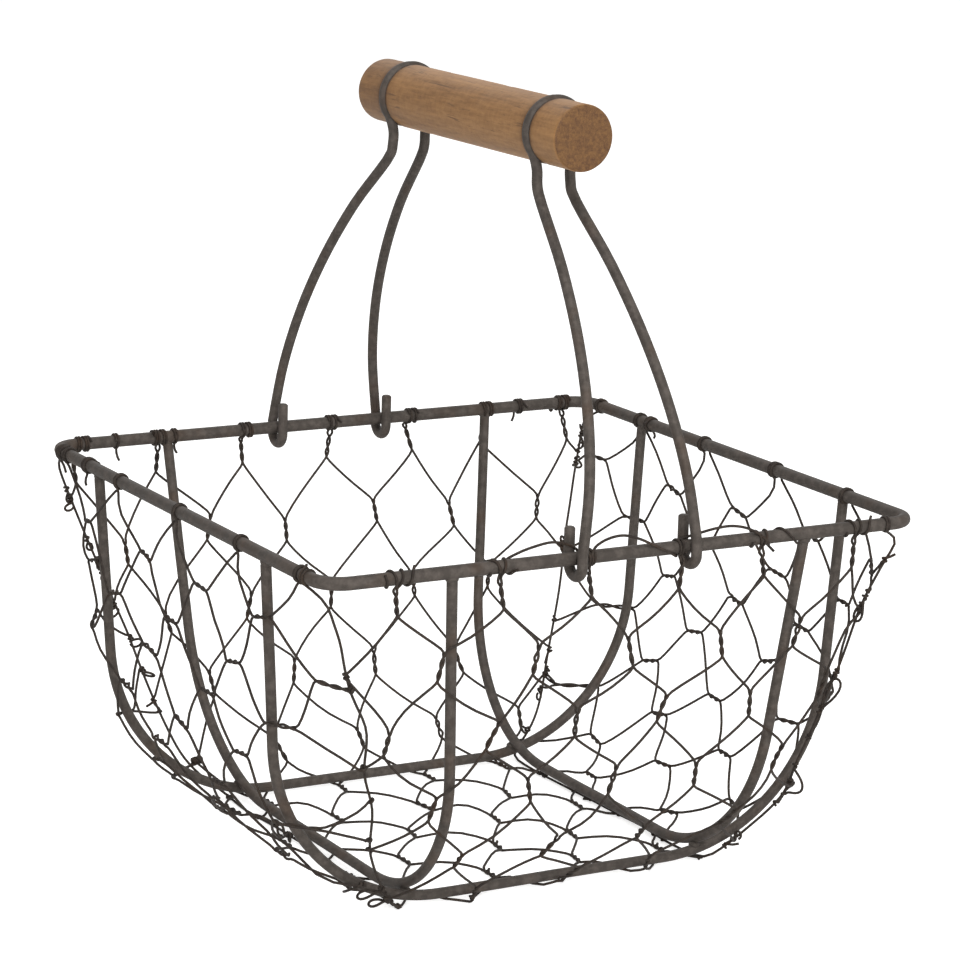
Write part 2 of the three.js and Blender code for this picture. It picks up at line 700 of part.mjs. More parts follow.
// Front and back of the strip, hung from the rim by their wound strand ends
function endPanel(facing) {
  const selvedgeX = (down) => cornerAt(outlineAt(endWall, down)[1])[0] - SELVEDGE_INSET;
  const bottom = endWall.total - cutInset;
  const panel = new NetPanel({
    place: (x, down) => onEndWall(facing, x, down),
    inside: (x, down) => Math.min(selvedgeX(down) - Math.abs(x), bottom - down),
    creases: [(x, down) => Math.abs(x) - crossEdge(outlineAt(endWall, down)[1])],
    outward: new THREE.Vector3(0, facing, -0.5),
  });
  const toPanel = ([x, along]) => [x, facing < 0 ? along : stripLength - along];
  const cuts = layStrip(panel, toPanel, flatNetHeight);
  for (const side of [-1, 1]) {
    const edge = cuts.filter(([x, down]) => x * side > 0 && down < bottom - MERGE_LENGTH);
    edge.sort((p, q) => p[1] - q[1]);
    addSelvedge(panel, [
      [side * selvedgeX(FIRST_TWIST), FIRST_TWIST],
      ...edge,
      [side * selvedgeX(bottom), bottom],
    ]);
  }
  const straight = RIM_WIDTH / 2 - RIM_CORNER;
  const shift = facing < 0 ? 0.5 : 0;
  for (let j = -stripColumns; j <= stripColumns; j++) {
    const x = (j + shift) * MESH_PITCH;
    if (Math.abs(x) > straight) continue;
    const centre = new THREE.Vector3(x, (facing * RIM_DEPTH) / 2, RIM_HEIGHT);
    panel.wrap(panel.node(x, FIRST_TWIST), centre, X);
  }
  return panel;
}

// Middle of the strip, flat on the table
function bottomPanel() {
  const edgeX = seamX - SELVEDGE_INSET;
  const edgeY = seamY - cutInset;
  const panel = new NetPanel({
    place: (x, y) => new THREE.Vector3(x, y, netZ),
    inside: (x, y) => Math.min(edgeX - Math.abs(x), edgeY - Math.abs(y)),
    outward: new THREE.Vector3(0, 0, -1),
  });
  const toPanel = ([x, along]) => [x, along - endWall.total - seamY];
  const cuts = layStrip(panel, toPanel, RIM_HEIGHT);
  for (const side of [-1, 1]) {
    const between = ([, y]) => Math.abs(y) < edgeY - MERGE_LENGTH;
    const edge = cuts.filter((cut) => cut[0] * side > edgeX - MERGE_LENGTH && between(cut));
    edge.sort((p, q) => p[1] - q[1]);
    addSelvedge(panel, [[side * edgeX, -edgeY], ...edge, [side * edgeX, edgeY]]);
  }
  return panel;
}

// Left and right panels: the same mesh turned, with its twists lying level
function sidePanel(facing) {
  const selvedgeY = (down) => cornerAt(outlineAt(sideWall, down)[1])[1] - SELVEDGE_INSET;
  const bottom = sideWall.total - SELVEDGE_INSET;
  const panel = new NetPanel({
    place: (y, down) => onSideWall(facing, y, down),
    inside: (y, down) => Math.min(selvedgeY(down) - Math.abs(y), bottom - down),
    creases: [(y, down) => Math.abs(y) - longEdge(outlineAt(sideWall, down)[1])],
    outward: new THREE.Vector3(facing, 0, -0.5),
  });
  const lines = Math.ceil(sideWall.total / (MESH_PITCH / 2));
  const rows = Math.ceil(RIM_DEPTH / SIDE_ROW / 2) + 1;
  const downOf = (k) => FIRST_TWIST + (k * MESH_PITCH) / 2;
  const cuts = [];
  for (let k = 0; k <= lines; k++) {
    for (let j = -rows; j <= rows; j++) {
      const odd = (k + (facing < 0 ? 0 : 1)) % 2;
      const y = (2 * j + odd) * SIDE_ROW;
      const half = k === 0 ? 0 : halfTwist;
      const nextHalf = halfTwist;
      const ends = [[y - half, downOf(k)], [y + half, downOf(k)]];
      if (k > 0) {
        if (ends.every((end) => panel.inside(...end) > 0)) {
          panel.twist(...ends, panel.place(...ends[0]).z < flatNetHeight);
        } else {
          cuts.push(panel.clippedStrand(...ends, 2 * NET_WIRE));
        }
      } else if (Math.abs(y) < RIM_DEPTH / 2 - RIM_CORNER) {
        const centre = new THREE.Vector3((facing * RIM_WIDTH) / 2, y, RIM_HEIGHT);
        panel.wrap(panel.node(y, downOf(0)), centre, Y);
      } else {
        continue;
      }
      cuts.push(panel.clippedStrand(ends[0], [y - SIDE_ROW + nextHalf, downOf(k + 1)]));
      cuts.push(panel.clippedStrand(ends[1], [y + SIDE_ROW - nextHalf, downOf(k + 1)]));
    }
  }
  const found = cuts.filter((cut) => cut !== null);
  const corner = selvedgeY(bottom);
  const along = ([y, down]) => {
    if (down > bottom - MERGE_LENGTH) return y + RIM_DEPTH;
    return y < 0 ? down - sideWall.total : 3 * RIM_DEPTH - down;
  };
  found.sort((p, q) => along(p) - along(q));
  const before = found.filter((p) => p[1] <= bottom - MERGE_LENGTH && p[0] < 0);
  const under = found.filter((p) => p[1] > bottom - MERGE_LENGTH);
  const after = found.filter((p) => p[1] <= bottom - MERGE_LENGTH && p[0] > 0);
  addSelvedge(panel, [
    [-selvedgeY(FIRST_TWIST), FIRST_TWIST],
    ...before,
    [-corner, bottom],
    ...under,
    [corner, bottom],
    ...after,
    [selvedgeY(FIRST_TWIST), FIRST_TWIST],
  ]);
  return panel;
}

addPiece('net_front', endPanel(-1).geometry(), darkWire(0.65));
addPiece('net_back', endPanel(1).geometry(), darkWire(0.65));
addPiece('net_left', sidePanel(-1).geometry(), darkWire(0.65));
addPiece('net_right', sidePanel(1).geometry(), darkWire(0.65));
addPiece('net_bottom', bottomPanel().geometry(), darkWire(0.65));

// Lacing wire: spirals along the front rim and arches loosely over it inside the hooks
function lacingPoints() {
  const tight = rimR + 3 * GAP + NET_WIRE + netR;
  const stepsPerTurn = 10;
  const steps = LACING_TURNS * stepsPerTurn;
  const points = [];
  for (let i = 0; i <= steps; i++) {
    const turn = i / stepsPerTurn - LACING_TURNS / 2;
    const angle = 2 * Math.PI * (turn + 0.5);
    const radius = tight + LACING_ARCH * Math.max(0, Math.cos(angle)) ** 2;
    points.push(new THREE.Vector3(
      turn * LACING_PITCH,
      -RIM_DEPTH / 2 + radius * Math.sin(angle),
      RIM_HEIGHT + radius * Math.cos(angle),
    ));
  }
  return points;
}

addPiece('front_lacing_wire', bentWire(lacingPoints(), netR, 5), darkWire(0.65));

export default group;
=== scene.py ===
"""Looks of the wire storage basket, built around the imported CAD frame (metres, +Z up).

Paths are worked out in millimetres and scaled when they become meshes.
"""

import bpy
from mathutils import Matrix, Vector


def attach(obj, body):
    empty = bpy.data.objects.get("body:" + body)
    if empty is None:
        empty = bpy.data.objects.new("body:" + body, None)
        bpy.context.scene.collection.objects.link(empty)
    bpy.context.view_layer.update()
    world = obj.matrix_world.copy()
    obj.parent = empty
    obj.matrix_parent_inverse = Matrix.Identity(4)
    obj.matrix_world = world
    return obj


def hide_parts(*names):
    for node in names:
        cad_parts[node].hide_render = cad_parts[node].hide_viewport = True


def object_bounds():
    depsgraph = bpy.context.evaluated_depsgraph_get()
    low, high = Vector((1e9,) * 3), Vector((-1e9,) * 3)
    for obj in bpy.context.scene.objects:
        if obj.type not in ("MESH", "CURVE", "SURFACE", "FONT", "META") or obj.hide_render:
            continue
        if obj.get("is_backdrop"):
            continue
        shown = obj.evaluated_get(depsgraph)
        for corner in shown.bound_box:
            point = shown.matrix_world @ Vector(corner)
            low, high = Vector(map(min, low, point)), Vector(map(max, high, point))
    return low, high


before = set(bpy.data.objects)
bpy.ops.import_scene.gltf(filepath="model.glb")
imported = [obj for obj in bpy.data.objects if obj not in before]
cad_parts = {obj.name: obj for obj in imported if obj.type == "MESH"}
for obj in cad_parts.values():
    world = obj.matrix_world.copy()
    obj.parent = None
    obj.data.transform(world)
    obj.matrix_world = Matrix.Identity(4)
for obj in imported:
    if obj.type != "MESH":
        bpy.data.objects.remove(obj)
CAD_BOX = [list(corner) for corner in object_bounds()]

import logging
import math
import random
from dataclasses import dataclass, field
from enum import Enum
from typing import Callable, Sequence

import bmesh
import bpy
from mathutils import Vector, noise

LOG = logging.getLogger("basket")
MM = 0.001
X, Y, Z = Vector((1, 0, 0)), Vector((0, 1, 0)), Vector((0, 0, 1))
WHITE = (1, 1, 1, 1)
# Blender's vector noise takes its offsets from the clock unless it gets a seed.
NOISE_SEED = 4
# Flat is a pair of lengths, such as a place on a spread-out net panel. Key is a twist's row and column.
Flat = tuple[float, float]
Key = tuple[int, int]
Path = list[Vector]
Tree = bpy.types.NodeTree
Node = bpy.types.Node
Socket = bpy.types.NodeSocket
Material = bpy.types.Material


def linear(colour: str) -> tuple[float, float, float, float]:
    """Turns an sRGB hex colour into the linear values that sockets expect.

    Args:
        colour: Six hex digits after a hash sign.

    Returns:
        Red, green, blue and an alpha of one.
    """
    def channel(start: int) -> float:
        """Linear value of the two digits at start."""
        value = int(colour[start:start + 2], 16) / 255
        return value / 12.92 if value <= 0.04045 else ((value + 0.055) / 1.055) ** 2.4

    return channel(1), channel(3), channel(5), 1.0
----
Repeat exactly the lines from the one that contains "netR, 5), darkWire(0.65));" through the one that contains "cad_parts[node].hide_render = cad_parts[node].hide_viewport", and only those.

addPiece('front_lacing_wire', bentWire(lacingPoints(), netR, 5), darkWire(0.65));

export default group;
=== scene.py ===
"""Looks of the wire storage basket, built around the imported CAD frame (metres, +Z up).

Paths are worked out in millimetres and scaled when they become meshes.
"""

import bpy
from mathutils import Matrix, Vector


def attach(obj, body):
    empty = bpy.data.objects.get("body:" + body)
    if empty is None:
        empty = bpy.data.objects.new("body:" + body, None)
        bpy.context.scene.collection.objects.link(empty)
    bpy.context.view_layer.update()
    world = obj.matrix_world.copy()
    obj.parent = empty
    obj.matrix_parent_inverse = Matrix.Identity(4)
    obj.matrix_world = world
    return obj


def hide_parts(*names):
    for node in names:
        cad_parts[node].hide_render = cad_parts[node].hide_viewport = True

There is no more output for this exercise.